À la vitesse du son !
Podcast. Nous avons tous un studio d’enregistrement dans notre poche.
Au mois de mars 2020, durant le premier confinement, beaucoup d’artistes se sont retrouvés fort dépourvus. Théâtres fermés, cinémas fermés. Pour un grand nombre d’auteurs et d’autrices de théâtre, pour beaucoup de scénaristes, cette période a sonné le glas de nos créations. Une mort sociale et artistique avec enterrement de première classe. Je ne vais pas revenir sur cette période que j’ai longuement décrite au cours de chroniques précédentes. Tout ce que je peux ajouter, c’est que les auteurs et les autrices, toutes disciplines confondues, subissent encore, et cruellement, les dysfonctionnements majeurs d’institutions et d’organismes qui ont montré leurs faiblesses aux yeux de tous et de toutes. Au moment où ils auraient dû faire preuve d’anticipation, de conviction, d’ambition et de compréhension.
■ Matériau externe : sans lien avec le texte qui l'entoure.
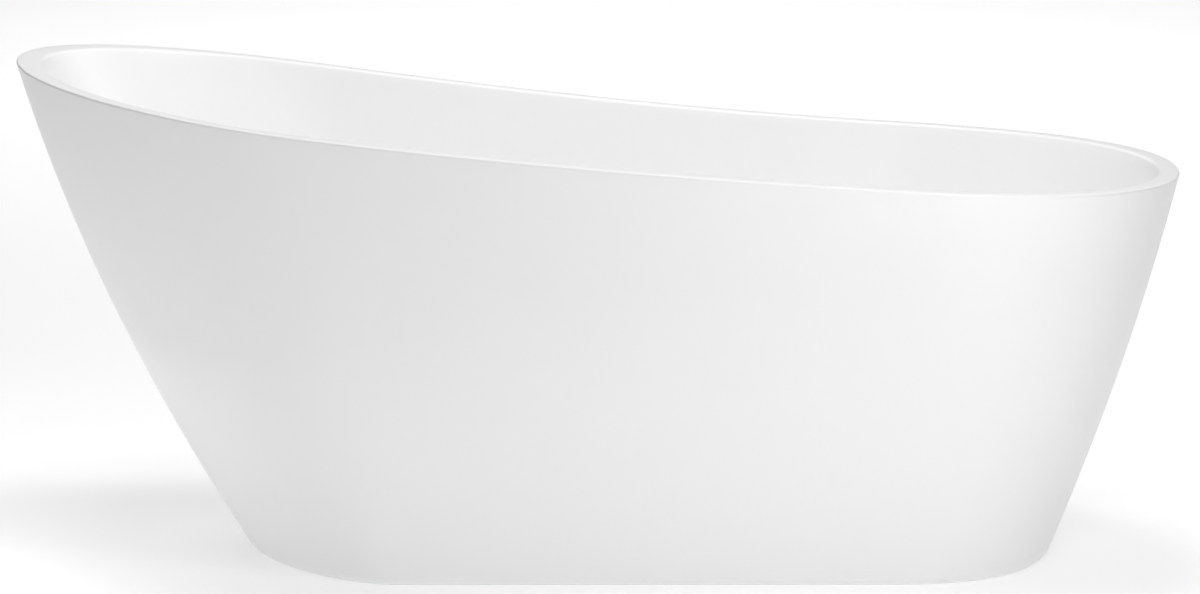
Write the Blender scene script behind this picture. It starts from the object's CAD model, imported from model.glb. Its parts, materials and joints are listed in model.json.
import json
import math

import bmesh
import bpy
import numpy as np
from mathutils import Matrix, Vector

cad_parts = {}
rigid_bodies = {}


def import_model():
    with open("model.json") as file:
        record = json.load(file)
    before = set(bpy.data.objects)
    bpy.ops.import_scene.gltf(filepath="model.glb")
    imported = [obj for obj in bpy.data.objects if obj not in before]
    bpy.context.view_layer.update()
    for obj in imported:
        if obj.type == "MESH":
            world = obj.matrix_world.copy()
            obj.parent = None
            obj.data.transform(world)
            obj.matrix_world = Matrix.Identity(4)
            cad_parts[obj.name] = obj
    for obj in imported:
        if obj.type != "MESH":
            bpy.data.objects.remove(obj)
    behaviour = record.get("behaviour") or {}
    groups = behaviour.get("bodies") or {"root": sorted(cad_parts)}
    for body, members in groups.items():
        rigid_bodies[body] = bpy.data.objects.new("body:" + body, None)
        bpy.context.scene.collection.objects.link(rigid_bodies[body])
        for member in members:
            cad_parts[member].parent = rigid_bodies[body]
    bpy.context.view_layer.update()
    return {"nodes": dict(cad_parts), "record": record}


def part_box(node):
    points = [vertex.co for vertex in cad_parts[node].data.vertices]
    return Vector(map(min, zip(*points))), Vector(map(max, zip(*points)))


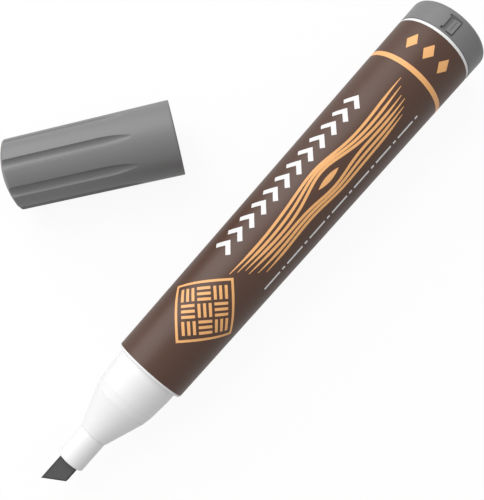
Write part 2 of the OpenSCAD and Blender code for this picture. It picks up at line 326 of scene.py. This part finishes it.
def felt_material():
    """Pressed felt: short fibres along the nib, and painted shade that darkens it along its edges"""
    material, tree, shader = node_material("nib_felt", FELT, roughness=0.95, specular=0.25)
    fibres = object_noise(tree, per_mm=6, detail=5, stretch=(0.25, 1, 1))
    mix = vary_colour(tree, shader, fibres, FELT, spread=0.28)
    # The rim attribute is a mask of painted shade along the nib's edges
    rim = tree.nodes.new("ShaderNodeAttribute")
    rim.attribute_name = "rim"
    darken = tree.nodes.new("ShaderNodeMixRGB")
    darken.inputs["Color2"].default_value = (*FELT_EDGE_SHADE, 1)
    tree.links.new(rim.outputs["Fac"], darken.inputs["Fac"])
    tree.links.new(mix.outputs["Color"], darken.inputs["Color1"])
    tree.links.new(darken.outputs["Color"], shader.inputs["Base Color"])
    add_bump(tree, shader, fibres, depth_mm=0.05, strength=0.6)
    return material


def fibre_material():
    """Bundle of fine fibres along the rod, soaked with dye"""
    material, tree, shader = node_material("reservoir_fibre", DYED_FIBRE, roughness=0.8)
    strands = object_noise(tree, per_mm=5, detail=4, stretch=(0.03, 1, 1))
    vary_colour(tree, shader, strands, DYED_FIBRE, spread=0.4)
    add_bump(tree, shader, strands, depth_mm=0.05, strength=0.6)
    return material


white_plastic = plastic("white_plastic", WHITE, roughness=0.38, spread=0.012,
                        grain_mm=0.25, depth_mm=0.004, strength=0.25)
grey_plastic = plastic("grey_plastic", GREY, roughness=0.45, spread=0.03,
                       grain_mm=0.18, depth_mm=0.006, strength=0.35)
plug_plastic = plastic("plug_plastic", PLUG_GREY, roughness=0.38, spread=0.03,
                       grain_mm=0.18, depth_mm=0.004, strength=0.25, specular=0.3)
natural_plastic = plastic("natural_plastic", MILKY, roughness=0.45, spread=0.02,
                          grain_mm=0.3, depth_mm=0.004, strength=0.25)
brown_film = printed_film("brown_film", BROWN, spread=0.06)
orange_ink = printed_film("orange_ink", ORANGE, spread=0.04)
white_ink = printed_film("white_ink", PRINT_WHITE, spread=0.02)
nib_felt = felt_material()
reservoir_fibre = fibre_material()
clear_film = plastic("clear_film", CLEAR, roughness=0.2, spread=0.01,
                     grain_mm=0.6, depth_mm=0.003, strength=0.2)


# Nib. Its mesh is cut a little way inside the tube, and is fine and fuzzy from there to the tip.
# NIB_SHARP is an angle in radians, and FUZZ holds pairs of (cycles for each millimetre, height).
NIB_CUT, NIB_FINE, NIB_FUZZY = 1.5, 1.4, 1.0
NIB_MESH, NIB_MESH_PASSES, NIB_SHARP = 0.28, 6, 0.5
# Width in millimetres and strength of the painted shade along the nib's edges
EDGE_SHADE_W, EDGE_SHADE_FULL = 0.36, 1.25
FUZZ, FUZZ_SINK = ((3.1, 0.012), (9.0, 0.008)), 0.02


def split_large_faces(bm):
    bmesh.ops.triangulate(bm, faces=[f for f in bm.faces if len(f.verts) > 4])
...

Durant cette période de confinement et durant les mois qui suivirent, des auteurs et des autrices, mais pas que, se sont tournés vers l’écriture radio. Le phénomène podcast n’y est pas pour rien. Il est même prépondérant. Il leur a semblé, à juste titre, que le seul espace de création disponible, accessible, et pour tout dire libre, se trouvait là. À portée de la main. Un ciel sans limite. Une nouvelle frontière.
Mais tout change et rien ne change. Hormis à Radio France, le vide interstellaire contractuel et le “no man’s land” financier qui entourent la production des podcasts laissent peu de place à une juste rémunération pour les scénaristes. Et ça fait un certain temps que ça dure. Si ça continue sur ce tempo, les scénaristes professionnels disparaîtront au bénéfice des auteurs amateurs éclairés. Mais là aussi, j’ai traité ce sujet bien des fois et je vais faire confiance (c’est la rentrée) aux personnes en charge de ces dossiers car il en va, bien sûr, de la rémunération juste et pérenne des scénaristes mais aussi de la non-uniformisation de la création, de la fiction radiophonique.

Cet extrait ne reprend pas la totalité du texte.